(Collection entries)
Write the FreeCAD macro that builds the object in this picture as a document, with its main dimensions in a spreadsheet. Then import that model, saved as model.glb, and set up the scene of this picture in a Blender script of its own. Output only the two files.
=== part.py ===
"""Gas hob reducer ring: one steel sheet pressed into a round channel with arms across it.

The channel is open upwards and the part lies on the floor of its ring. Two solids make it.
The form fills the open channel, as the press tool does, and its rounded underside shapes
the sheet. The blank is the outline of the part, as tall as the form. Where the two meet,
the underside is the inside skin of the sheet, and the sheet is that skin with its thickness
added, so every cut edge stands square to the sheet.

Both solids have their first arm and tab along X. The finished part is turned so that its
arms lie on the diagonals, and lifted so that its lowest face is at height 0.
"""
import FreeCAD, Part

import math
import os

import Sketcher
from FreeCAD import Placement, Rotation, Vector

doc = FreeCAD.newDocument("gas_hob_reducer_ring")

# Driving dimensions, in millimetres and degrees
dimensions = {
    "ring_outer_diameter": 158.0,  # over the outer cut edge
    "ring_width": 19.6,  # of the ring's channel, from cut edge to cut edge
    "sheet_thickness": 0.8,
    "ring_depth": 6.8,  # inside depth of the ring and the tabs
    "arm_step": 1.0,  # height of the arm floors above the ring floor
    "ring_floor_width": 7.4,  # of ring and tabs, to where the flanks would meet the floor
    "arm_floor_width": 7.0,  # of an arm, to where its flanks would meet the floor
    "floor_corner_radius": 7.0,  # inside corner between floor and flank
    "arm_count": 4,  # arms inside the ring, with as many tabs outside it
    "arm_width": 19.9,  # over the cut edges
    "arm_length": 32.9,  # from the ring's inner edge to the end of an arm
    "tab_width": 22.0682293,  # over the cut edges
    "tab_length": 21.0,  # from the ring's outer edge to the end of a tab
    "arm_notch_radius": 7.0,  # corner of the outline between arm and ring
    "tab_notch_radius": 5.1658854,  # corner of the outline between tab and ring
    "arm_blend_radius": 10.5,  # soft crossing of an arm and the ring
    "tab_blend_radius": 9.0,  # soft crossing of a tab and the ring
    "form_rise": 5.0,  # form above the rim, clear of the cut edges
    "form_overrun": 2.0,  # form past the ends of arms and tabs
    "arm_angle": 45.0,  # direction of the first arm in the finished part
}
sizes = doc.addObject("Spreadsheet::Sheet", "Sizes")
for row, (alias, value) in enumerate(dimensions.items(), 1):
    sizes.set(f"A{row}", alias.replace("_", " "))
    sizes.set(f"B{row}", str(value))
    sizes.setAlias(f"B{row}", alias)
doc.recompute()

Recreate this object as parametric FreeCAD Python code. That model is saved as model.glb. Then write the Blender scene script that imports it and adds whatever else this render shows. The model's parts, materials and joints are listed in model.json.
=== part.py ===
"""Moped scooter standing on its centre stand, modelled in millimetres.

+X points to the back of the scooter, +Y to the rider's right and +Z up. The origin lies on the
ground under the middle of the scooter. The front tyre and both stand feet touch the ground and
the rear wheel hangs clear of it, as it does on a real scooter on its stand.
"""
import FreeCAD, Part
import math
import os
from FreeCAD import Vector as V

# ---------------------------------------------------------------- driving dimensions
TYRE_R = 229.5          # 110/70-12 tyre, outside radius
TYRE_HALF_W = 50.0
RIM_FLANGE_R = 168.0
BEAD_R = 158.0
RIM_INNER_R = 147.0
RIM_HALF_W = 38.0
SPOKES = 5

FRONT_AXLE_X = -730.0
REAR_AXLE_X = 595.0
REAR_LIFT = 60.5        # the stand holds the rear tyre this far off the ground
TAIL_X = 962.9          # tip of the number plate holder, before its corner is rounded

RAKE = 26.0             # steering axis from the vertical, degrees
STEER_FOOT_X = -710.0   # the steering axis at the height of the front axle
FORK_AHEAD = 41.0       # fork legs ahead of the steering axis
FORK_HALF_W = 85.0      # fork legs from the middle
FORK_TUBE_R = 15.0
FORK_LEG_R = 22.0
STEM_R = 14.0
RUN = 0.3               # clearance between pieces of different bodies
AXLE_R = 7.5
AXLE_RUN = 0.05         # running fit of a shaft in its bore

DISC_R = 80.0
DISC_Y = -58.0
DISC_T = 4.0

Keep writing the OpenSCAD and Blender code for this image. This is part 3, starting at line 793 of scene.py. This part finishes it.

- _TASK DETAILS_:
Quote exactly the lines running from the line with "Recreate this object" through the line with "modelled in millimetres.", both ends included, and nothing more.

- _RESULT_:
Recreate this object as parametric FreeCAD Python code. That model is saved as model.glb. Then write the Blender scene script that imports it and adds whatever else this render shows. The model's parts, materials and joints are listed in model.json.
=== part.py ===
"""Moped scooter standing on its centre stand, modelled in millimetres.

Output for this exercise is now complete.